- **Goal of the exercise**
Write out exactly the lines below that run from the one containing "inner = Cylinder(ring_radius" through the one containing "before = set(bpy.data.objects)", both included, with no other lines.

- **Entries supplied**

===============

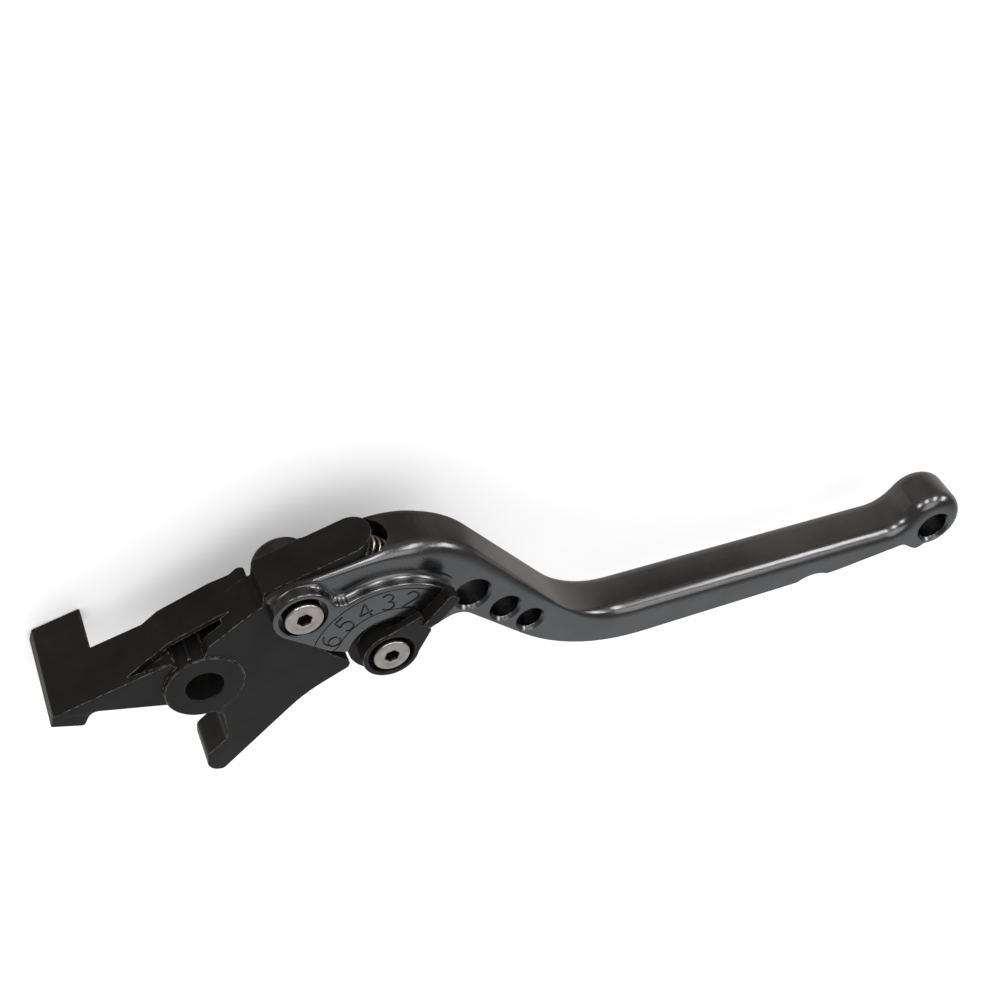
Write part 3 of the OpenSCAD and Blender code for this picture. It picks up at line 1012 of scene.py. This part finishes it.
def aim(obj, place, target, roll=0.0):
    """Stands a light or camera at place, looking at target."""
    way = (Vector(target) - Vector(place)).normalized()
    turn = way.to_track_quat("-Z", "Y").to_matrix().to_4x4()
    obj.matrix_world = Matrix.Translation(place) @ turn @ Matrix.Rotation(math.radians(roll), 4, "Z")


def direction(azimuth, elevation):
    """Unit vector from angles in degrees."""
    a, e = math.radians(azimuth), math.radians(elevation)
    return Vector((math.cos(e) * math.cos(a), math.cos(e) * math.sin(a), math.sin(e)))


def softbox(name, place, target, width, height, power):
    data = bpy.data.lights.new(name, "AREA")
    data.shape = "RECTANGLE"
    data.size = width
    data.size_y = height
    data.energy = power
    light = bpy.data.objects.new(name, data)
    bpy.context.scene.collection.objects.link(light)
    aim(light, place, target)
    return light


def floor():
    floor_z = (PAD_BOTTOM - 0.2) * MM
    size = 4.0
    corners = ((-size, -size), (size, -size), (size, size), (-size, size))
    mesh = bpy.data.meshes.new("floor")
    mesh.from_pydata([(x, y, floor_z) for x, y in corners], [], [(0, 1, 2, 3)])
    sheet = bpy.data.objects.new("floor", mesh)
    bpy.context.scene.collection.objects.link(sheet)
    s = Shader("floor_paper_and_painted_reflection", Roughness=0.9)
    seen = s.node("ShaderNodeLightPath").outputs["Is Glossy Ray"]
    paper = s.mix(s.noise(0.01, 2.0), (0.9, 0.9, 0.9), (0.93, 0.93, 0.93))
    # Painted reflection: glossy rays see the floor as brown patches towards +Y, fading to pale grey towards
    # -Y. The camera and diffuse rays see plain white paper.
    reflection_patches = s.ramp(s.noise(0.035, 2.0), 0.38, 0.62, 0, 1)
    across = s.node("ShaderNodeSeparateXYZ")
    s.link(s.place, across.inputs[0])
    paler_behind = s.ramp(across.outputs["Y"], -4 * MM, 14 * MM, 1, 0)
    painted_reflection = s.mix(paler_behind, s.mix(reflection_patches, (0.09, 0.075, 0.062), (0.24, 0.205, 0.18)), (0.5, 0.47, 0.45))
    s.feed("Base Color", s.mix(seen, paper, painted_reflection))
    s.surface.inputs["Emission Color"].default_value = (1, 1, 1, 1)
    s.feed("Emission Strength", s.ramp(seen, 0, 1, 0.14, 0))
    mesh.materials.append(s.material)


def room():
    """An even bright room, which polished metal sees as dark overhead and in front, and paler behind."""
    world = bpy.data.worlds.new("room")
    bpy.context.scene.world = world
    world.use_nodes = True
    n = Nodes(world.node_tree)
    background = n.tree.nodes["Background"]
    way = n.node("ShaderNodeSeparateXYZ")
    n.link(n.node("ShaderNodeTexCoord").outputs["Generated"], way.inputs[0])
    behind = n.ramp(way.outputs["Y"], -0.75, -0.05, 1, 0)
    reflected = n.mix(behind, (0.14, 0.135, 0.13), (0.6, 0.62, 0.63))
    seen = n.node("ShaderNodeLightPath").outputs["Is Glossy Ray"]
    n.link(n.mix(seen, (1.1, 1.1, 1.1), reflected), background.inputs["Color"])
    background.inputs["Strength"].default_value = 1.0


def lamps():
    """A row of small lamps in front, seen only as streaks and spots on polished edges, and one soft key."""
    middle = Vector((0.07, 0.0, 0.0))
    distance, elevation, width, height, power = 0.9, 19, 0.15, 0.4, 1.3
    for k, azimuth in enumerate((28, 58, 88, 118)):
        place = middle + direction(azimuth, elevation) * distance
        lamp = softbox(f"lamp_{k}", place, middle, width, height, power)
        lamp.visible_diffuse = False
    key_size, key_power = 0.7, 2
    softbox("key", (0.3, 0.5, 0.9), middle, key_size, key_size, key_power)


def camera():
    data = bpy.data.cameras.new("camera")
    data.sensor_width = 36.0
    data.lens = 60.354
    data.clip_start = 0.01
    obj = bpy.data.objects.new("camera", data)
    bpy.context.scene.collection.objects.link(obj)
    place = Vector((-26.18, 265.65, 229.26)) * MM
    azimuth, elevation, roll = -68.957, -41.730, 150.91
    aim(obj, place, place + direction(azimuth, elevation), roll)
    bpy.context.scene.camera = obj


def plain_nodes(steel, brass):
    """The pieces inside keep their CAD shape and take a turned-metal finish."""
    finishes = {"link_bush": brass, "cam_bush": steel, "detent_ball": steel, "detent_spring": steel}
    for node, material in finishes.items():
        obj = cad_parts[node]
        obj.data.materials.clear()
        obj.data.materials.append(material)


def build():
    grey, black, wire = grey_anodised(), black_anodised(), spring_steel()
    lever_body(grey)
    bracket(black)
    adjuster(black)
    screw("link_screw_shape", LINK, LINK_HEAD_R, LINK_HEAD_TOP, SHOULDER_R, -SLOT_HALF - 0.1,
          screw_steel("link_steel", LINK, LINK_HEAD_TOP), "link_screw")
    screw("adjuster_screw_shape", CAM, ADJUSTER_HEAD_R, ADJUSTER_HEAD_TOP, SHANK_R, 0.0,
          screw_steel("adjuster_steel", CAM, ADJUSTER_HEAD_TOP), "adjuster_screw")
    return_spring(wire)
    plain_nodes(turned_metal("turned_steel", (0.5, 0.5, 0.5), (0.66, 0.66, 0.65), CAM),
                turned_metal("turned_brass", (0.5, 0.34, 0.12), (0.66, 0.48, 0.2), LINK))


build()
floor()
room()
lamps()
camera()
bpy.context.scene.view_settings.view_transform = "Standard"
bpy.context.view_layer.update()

===============

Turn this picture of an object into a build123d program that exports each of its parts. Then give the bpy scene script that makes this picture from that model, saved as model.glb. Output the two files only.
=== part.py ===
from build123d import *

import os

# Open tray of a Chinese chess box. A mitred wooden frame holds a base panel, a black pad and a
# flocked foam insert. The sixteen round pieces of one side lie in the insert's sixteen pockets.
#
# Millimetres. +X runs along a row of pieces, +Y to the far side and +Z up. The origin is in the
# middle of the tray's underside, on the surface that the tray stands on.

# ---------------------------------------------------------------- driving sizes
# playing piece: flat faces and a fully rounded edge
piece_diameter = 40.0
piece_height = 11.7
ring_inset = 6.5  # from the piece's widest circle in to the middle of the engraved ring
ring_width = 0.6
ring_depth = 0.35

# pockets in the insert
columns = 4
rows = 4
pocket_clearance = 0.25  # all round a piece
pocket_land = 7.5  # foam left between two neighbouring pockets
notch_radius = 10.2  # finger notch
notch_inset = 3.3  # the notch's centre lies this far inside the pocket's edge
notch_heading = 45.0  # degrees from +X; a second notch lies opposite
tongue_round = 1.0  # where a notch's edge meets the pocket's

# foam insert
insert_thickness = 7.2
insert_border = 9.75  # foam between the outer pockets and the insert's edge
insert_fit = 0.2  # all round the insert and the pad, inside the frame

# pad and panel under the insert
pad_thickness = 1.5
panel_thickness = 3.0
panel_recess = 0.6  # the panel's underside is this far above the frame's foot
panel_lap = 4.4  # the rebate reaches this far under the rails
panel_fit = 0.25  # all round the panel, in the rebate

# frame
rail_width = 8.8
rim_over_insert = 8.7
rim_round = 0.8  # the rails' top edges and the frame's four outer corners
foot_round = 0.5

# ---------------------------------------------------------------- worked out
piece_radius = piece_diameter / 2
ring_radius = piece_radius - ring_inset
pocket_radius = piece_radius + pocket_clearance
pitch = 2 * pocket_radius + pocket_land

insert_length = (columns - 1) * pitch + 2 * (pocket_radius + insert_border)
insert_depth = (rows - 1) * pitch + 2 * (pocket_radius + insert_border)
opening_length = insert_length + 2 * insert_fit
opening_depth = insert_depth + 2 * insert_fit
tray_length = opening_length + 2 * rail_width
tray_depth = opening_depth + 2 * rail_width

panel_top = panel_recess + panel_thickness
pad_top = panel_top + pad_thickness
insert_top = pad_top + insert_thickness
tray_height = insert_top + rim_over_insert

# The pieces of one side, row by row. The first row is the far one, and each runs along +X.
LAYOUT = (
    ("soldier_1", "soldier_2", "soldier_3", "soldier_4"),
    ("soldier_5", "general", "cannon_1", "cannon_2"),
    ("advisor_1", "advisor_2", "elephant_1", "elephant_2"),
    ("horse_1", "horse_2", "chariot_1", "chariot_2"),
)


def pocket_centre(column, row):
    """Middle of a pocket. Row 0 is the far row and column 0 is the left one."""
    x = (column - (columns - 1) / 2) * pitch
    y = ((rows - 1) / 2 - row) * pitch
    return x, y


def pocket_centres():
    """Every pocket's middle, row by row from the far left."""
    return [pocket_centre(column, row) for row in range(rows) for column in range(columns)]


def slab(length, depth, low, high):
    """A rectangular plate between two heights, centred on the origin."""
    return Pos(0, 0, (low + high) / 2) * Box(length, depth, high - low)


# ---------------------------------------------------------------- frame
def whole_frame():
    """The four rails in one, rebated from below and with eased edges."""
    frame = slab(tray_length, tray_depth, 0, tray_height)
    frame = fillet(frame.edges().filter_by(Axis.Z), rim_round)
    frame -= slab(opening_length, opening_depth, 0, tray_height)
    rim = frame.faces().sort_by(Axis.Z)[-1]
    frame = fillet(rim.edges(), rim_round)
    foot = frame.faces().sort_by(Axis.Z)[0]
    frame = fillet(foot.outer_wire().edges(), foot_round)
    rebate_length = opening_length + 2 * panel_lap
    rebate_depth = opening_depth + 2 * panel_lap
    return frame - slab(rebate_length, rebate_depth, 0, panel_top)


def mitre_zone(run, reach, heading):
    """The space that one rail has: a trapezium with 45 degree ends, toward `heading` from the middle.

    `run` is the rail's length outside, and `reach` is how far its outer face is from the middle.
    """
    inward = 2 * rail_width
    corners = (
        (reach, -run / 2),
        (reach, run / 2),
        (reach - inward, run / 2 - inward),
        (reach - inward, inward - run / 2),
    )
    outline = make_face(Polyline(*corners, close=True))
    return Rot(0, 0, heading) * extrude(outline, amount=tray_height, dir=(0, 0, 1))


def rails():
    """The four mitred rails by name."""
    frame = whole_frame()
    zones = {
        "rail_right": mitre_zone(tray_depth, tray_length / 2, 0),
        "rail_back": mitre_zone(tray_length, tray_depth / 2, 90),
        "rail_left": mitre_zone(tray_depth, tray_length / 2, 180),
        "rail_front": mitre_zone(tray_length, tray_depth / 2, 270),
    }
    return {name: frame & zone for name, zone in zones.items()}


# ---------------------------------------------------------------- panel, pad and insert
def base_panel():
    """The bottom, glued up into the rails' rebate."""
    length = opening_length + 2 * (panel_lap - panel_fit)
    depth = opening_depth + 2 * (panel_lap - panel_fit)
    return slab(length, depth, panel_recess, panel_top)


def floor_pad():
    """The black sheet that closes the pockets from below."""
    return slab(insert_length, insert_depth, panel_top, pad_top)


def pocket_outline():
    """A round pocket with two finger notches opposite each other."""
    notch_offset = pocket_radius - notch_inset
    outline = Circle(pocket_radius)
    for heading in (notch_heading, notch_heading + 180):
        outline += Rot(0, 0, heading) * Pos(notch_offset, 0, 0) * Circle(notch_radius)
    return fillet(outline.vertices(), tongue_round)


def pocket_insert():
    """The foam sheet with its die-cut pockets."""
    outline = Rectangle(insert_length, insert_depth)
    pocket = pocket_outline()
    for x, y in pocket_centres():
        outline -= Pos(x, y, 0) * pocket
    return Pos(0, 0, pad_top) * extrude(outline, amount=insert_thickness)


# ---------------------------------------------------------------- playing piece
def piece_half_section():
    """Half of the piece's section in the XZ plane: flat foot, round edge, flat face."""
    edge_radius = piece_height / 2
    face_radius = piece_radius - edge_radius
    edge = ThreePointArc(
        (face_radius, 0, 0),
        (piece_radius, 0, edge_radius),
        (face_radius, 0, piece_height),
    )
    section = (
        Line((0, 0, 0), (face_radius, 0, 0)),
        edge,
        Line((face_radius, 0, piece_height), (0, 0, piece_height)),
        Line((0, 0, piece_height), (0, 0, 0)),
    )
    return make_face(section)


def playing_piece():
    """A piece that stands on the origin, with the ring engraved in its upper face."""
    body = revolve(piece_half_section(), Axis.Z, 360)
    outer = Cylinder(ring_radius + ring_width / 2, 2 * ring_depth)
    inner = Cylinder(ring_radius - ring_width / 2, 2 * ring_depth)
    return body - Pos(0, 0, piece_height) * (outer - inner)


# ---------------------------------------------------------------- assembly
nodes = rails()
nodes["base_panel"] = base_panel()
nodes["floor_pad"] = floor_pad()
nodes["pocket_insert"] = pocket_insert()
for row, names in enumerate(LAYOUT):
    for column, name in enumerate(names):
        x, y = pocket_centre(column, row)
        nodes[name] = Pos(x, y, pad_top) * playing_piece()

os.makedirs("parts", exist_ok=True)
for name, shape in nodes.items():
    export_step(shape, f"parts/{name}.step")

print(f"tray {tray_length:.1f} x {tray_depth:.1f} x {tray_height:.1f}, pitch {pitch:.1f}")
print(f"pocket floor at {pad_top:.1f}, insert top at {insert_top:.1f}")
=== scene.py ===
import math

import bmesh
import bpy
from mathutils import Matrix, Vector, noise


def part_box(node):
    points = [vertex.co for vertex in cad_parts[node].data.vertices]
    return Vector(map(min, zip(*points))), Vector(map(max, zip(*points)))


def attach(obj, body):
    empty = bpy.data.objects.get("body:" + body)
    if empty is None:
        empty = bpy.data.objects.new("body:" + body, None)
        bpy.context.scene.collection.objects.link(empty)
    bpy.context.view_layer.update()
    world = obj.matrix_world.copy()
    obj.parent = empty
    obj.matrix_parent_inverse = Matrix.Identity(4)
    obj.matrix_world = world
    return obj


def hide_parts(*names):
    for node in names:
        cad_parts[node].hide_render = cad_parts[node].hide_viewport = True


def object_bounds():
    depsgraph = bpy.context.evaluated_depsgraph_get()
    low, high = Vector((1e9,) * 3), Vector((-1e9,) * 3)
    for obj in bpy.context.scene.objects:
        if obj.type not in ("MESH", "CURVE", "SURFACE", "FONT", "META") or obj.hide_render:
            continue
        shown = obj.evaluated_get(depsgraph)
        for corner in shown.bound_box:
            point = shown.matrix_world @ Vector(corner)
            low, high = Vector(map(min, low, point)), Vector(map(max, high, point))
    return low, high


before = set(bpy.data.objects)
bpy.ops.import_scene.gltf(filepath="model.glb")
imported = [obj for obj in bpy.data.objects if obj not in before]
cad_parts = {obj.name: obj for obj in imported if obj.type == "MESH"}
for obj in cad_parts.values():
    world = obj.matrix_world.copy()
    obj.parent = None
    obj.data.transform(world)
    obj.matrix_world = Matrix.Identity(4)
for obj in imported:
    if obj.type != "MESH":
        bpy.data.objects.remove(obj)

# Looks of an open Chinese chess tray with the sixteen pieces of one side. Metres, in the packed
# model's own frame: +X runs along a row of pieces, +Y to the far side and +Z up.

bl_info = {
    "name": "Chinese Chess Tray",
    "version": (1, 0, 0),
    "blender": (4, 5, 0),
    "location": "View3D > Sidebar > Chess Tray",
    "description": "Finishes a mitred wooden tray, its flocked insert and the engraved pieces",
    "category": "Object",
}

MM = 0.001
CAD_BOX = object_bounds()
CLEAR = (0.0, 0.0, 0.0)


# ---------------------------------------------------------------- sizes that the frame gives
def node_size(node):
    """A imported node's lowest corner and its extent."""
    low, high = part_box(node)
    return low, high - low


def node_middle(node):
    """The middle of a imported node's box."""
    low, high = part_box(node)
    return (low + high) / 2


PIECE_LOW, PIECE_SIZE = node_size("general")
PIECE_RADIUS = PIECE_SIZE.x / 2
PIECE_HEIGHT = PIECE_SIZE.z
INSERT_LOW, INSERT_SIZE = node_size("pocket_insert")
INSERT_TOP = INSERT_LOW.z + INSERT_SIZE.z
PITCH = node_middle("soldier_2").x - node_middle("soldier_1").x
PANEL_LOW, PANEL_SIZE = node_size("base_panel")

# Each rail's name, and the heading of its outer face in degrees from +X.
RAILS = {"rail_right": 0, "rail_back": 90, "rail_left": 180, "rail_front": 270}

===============

- **Output of the task**
    inner = Cylinder(ring_radius - ring_width / 2, 2 * ring_depth)
    return body - Pos(0, 0, piece_height) * (outer - inner)


# ---------------------------------------------------------------- assembly
nodes = rails()
nodes["base_panel"] = base_panel()
nodes["floor_pad"] = floor_pad()
nodes["pocket_insert"] = pocket_insert()
for row, names in enumerate(LAYOUT):
    for column, name in enumerate(names):
        x, y = pocket_centre(column, row)
        nodes[name] = Pos(x, y, pad_top) * playing_piece()

os.makedirs("parts", exist_ok=True)
for name, shape in nodes.items():
    export_step(shape, f"parts/{name}.step")

print(f"tray {tray_length:.1f} x {tray_depth:.1f} x {tray_height:.1f}, pitch {pitch:.1f}")
print(f"pocket floor at {pad_top:.1f}, insert top at {insert_top:.1f}")
=== scene.py ===
import math

import bmesh
import bpy
from mathutils import Matrix, Vector, noise


def part_box(node):
    points = [vertex.co for vertex in cad_parts[node].data.vertices]
    return Vector(map(min, zip(*points))), Vector(map(max, zip(*points)))


def attach(obj, body):
    empty = bpy.data.objects.get("body:" + body)
    if empty is None:
        empty = bpy.data.objects.new("body:" + body, None)
        bpy.context.scene.collection.objects.link(empty)
    bpy.context.view_layer.update()
    world = obj.matrix_world.copy()
    obj.parent = empty
    obj.matrix_parent_inverse = Matrix.Identity(4)
    obj.matrix_world = world
    return obj


def hide_parts(*names):
    for node in names:
        cad_parts[node].hide_render = cad_parts[node].hide_viewport = True


def object_bounds():
    depsgraph = bpy.context.evaluated_depsgraph_get()
    low, high = Vector((1e9,) * 3), Vector((-1e9,) * 3)
    for obj in bpy.context.scene.objects:
        if obj.type not in ("MESH", "CURVE", "SURFACE", "FONT", "META") or obj.hide_render:
            continue
        shown = obj.evaluated_get(depsgraph)
        for corner in shown.bound_box:
            point = shown.matrix_world @ Vector(corner)
            low, high = Vector(map(min, low, point)), Vector(map(max, high, point))
    return low, high


before = set(bpy.data.objects)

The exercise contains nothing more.